LISTED RECORDS:
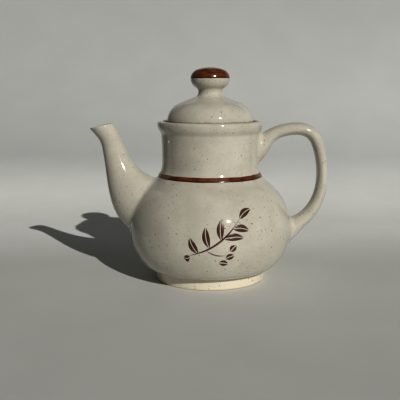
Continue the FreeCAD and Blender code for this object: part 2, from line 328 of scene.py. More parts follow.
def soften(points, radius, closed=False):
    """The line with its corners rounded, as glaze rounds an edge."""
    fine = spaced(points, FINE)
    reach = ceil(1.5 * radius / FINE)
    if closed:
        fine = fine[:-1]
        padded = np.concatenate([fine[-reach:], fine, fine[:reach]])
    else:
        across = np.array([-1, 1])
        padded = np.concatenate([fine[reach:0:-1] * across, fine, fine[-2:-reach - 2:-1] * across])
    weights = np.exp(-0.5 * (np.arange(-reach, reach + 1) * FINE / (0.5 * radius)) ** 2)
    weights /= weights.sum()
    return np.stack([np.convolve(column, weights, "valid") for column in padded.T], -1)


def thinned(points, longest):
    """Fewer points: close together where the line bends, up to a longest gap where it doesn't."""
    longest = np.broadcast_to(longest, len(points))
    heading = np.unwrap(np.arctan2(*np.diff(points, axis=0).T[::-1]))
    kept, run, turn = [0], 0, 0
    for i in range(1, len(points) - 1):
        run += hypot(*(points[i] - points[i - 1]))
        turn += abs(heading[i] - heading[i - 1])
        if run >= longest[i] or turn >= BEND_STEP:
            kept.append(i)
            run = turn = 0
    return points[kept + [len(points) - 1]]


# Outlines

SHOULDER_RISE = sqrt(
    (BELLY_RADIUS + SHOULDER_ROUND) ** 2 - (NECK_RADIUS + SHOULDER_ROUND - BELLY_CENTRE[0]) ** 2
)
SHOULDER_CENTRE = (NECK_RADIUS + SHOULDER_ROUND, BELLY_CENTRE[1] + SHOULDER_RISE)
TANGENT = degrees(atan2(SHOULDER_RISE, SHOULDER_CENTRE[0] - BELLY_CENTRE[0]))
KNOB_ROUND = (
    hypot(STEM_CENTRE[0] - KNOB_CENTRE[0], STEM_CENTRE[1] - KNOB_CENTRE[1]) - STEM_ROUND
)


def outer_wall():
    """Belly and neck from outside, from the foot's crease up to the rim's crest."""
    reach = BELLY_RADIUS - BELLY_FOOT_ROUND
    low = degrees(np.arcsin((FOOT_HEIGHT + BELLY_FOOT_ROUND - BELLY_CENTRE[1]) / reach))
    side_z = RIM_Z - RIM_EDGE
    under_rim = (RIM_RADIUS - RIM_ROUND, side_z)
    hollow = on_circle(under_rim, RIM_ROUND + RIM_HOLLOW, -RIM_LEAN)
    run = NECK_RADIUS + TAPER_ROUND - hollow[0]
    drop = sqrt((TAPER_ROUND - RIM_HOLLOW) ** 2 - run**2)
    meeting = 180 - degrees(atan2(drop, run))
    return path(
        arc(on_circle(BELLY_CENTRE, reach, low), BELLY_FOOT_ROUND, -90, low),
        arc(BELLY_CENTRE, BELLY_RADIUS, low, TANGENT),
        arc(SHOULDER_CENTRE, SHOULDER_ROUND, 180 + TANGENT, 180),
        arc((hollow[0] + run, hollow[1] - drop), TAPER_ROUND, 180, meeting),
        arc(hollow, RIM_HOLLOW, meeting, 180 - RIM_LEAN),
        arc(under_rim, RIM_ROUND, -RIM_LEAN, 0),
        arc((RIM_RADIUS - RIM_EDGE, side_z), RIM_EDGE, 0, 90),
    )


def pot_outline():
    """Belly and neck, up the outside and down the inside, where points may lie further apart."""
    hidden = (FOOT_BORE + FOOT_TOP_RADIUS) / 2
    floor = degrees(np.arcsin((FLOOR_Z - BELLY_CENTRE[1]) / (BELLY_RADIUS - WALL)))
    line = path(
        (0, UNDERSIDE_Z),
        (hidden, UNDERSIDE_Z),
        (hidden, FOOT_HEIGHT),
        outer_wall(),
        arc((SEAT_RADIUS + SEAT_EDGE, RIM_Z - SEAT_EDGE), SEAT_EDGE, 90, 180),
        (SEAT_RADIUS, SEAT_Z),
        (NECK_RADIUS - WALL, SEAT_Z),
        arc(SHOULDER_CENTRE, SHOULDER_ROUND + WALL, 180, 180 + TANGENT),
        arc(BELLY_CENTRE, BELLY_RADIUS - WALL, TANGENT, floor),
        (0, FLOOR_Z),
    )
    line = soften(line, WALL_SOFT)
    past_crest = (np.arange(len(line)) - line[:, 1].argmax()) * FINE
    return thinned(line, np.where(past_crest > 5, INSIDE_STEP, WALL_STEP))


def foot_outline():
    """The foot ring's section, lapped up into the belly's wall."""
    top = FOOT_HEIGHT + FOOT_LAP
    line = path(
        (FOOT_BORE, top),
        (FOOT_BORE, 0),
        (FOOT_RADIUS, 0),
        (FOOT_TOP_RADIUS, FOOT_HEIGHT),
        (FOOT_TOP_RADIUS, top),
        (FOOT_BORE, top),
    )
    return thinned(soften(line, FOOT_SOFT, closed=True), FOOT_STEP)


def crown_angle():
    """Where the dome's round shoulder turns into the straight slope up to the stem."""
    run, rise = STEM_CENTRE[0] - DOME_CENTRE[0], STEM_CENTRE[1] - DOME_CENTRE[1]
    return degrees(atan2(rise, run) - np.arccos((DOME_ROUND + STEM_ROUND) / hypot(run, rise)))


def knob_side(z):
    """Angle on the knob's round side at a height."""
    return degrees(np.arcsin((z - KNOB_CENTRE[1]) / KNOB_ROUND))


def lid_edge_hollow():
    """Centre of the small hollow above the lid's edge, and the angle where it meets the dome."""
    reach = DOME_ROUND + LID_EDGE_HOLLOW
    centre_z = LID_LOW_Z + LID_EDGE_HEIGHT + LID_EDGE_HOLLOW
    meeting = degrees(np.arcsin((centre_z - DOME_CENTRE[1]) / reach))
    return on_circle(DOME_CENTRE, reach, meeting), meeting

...

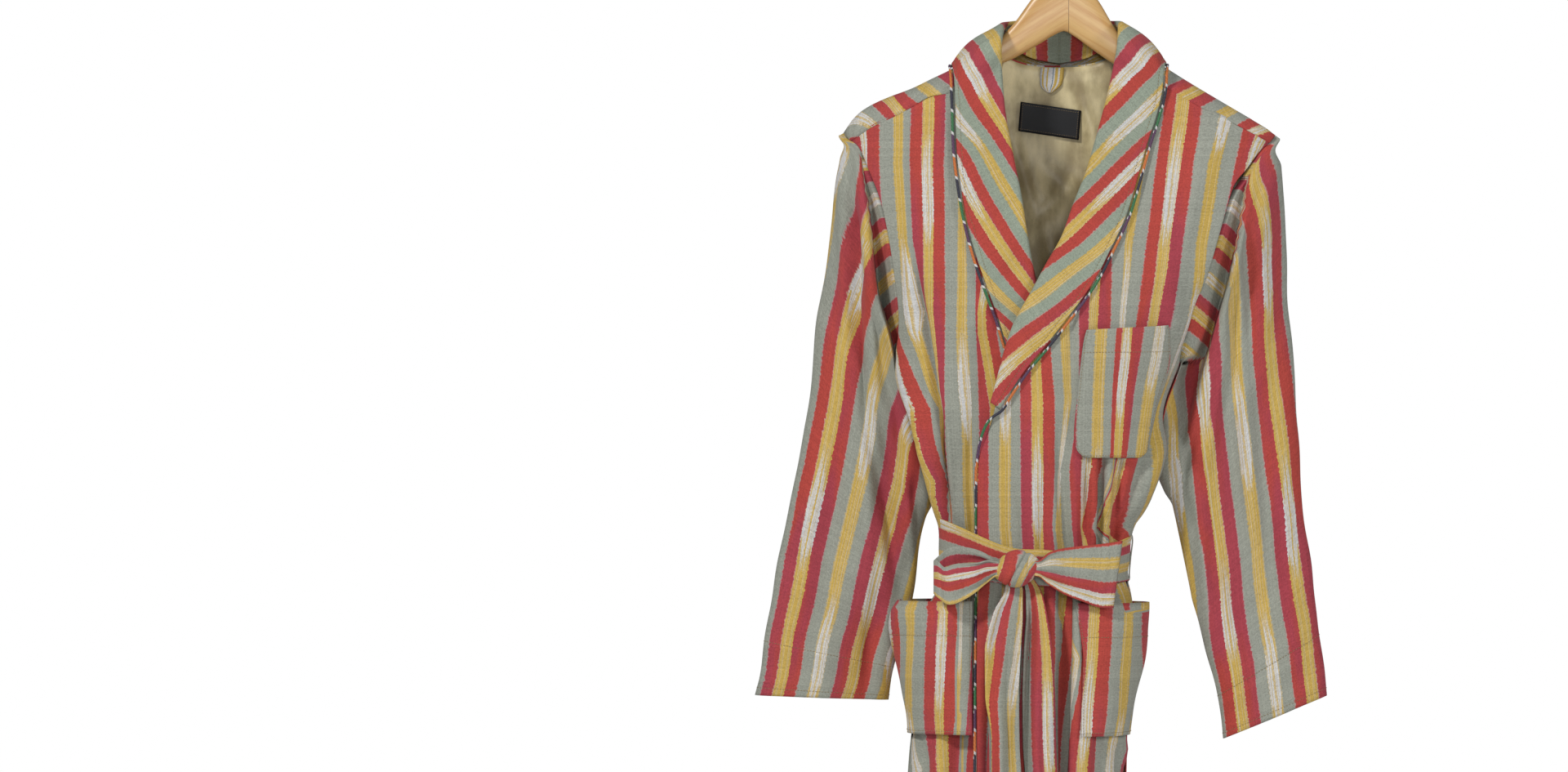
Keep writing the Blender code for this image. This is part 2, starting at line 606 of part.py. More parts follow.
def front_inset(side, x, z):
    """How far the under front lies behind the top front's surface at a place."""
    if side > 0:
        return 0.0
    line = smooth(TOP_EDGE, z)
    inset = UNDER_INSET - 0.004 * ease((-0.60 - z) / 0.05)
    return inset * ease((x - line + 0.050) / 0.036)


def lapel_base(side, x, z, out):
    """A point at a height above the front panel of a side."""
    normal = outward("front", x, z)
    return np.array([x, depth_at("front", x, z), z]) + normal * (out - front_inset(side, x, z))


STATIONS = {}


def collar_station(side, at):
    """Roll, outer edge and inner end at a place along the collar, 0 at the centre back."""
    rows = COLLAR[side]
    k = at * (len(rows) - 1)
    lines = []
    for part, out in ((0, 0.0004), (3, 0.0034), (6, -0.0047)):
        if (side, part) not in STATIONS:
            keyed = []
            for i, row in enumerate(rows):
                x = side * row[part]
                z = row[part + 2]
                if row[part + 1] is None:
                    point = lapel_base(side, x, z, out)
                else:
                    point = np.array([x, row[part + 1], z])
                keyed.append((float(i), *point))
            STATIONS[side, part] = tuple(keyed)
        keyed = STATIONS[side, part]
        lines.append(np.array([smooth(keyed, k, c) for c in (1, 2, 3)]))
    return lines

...

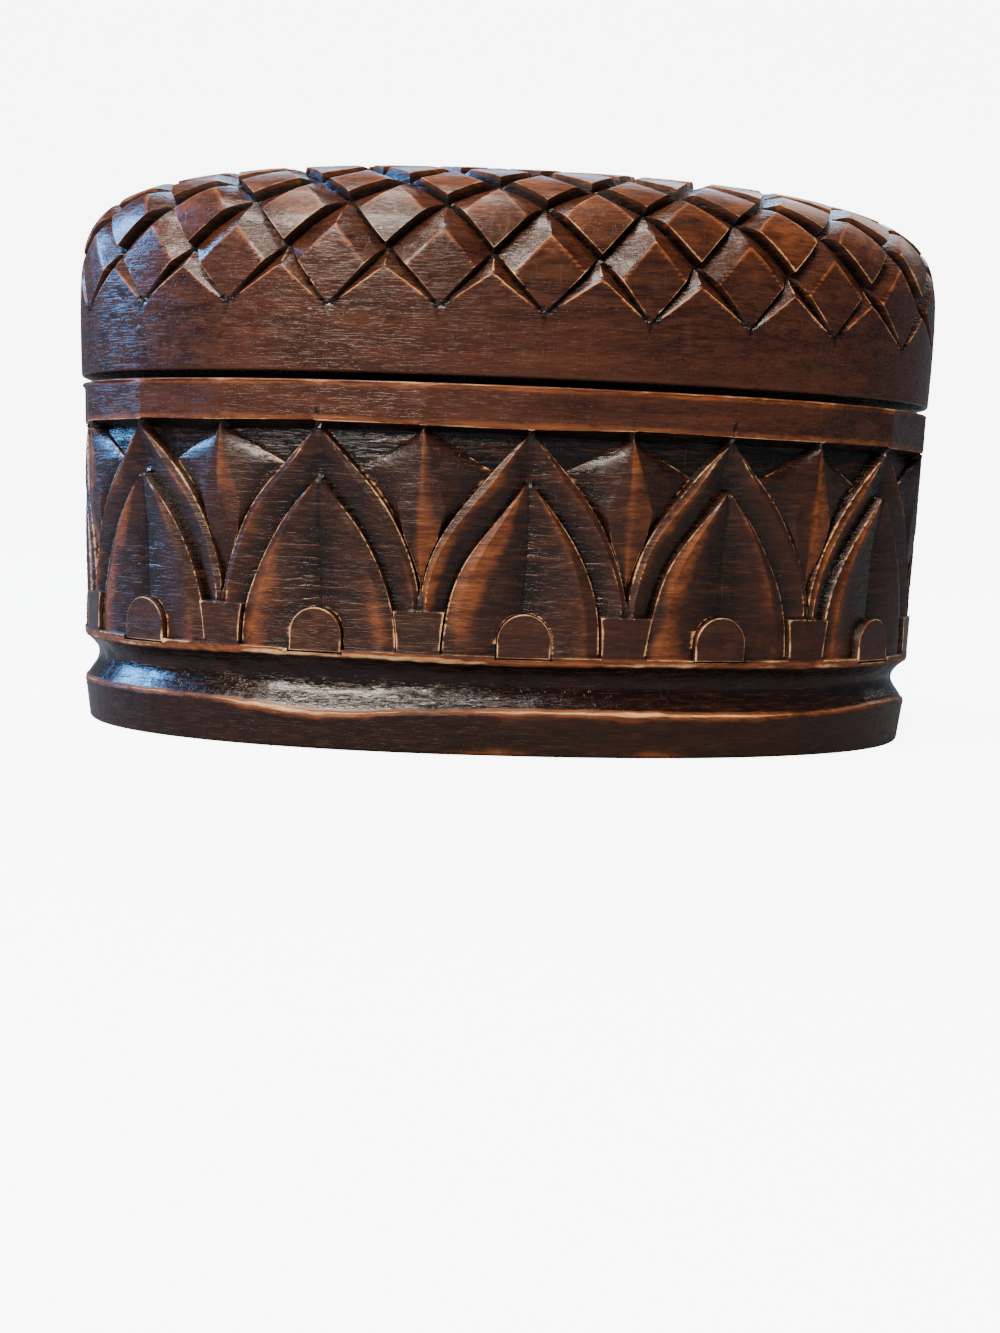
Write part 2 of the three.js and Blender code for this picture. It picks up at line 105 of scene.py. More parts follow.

OBJECTIVE:
Exactly repeat the lines from the line with "Continue the FreeCAD" to the line with "in padded.T], -1)", including both, and output nothing else.

FULL SOLUTION:
Continue the FreeCAD and Blender code for this object: part 2, from line 328 of scene.py. More parts follow.
def soften(points, radius, closed=False):
    """The line with its corners rounded, as glaze rounds an edge."""
    fine = spaced(points, FINE)
    reach = ceil(1.5 * radius / FINE)
    if closed:
        fine = fine[:-1]
        padded = np.concatenate([fine[-reach:], fine, fine[:reach]])
    else:
        across = np.array([-1, 1])
        padded = np.concatenate([fine[reach:0:-1] * across, fine, fine[-2:-reach - 2:-1] * across])
    weights = np.exp(-0.5 * (np.arange(-reach, reach + 1) * FINE / (0.5 * radius)) ** 2)
    weights /= weights.sum()
    return np.stack([np.convolve(column, weights, "valid") for column in padded.T], -1)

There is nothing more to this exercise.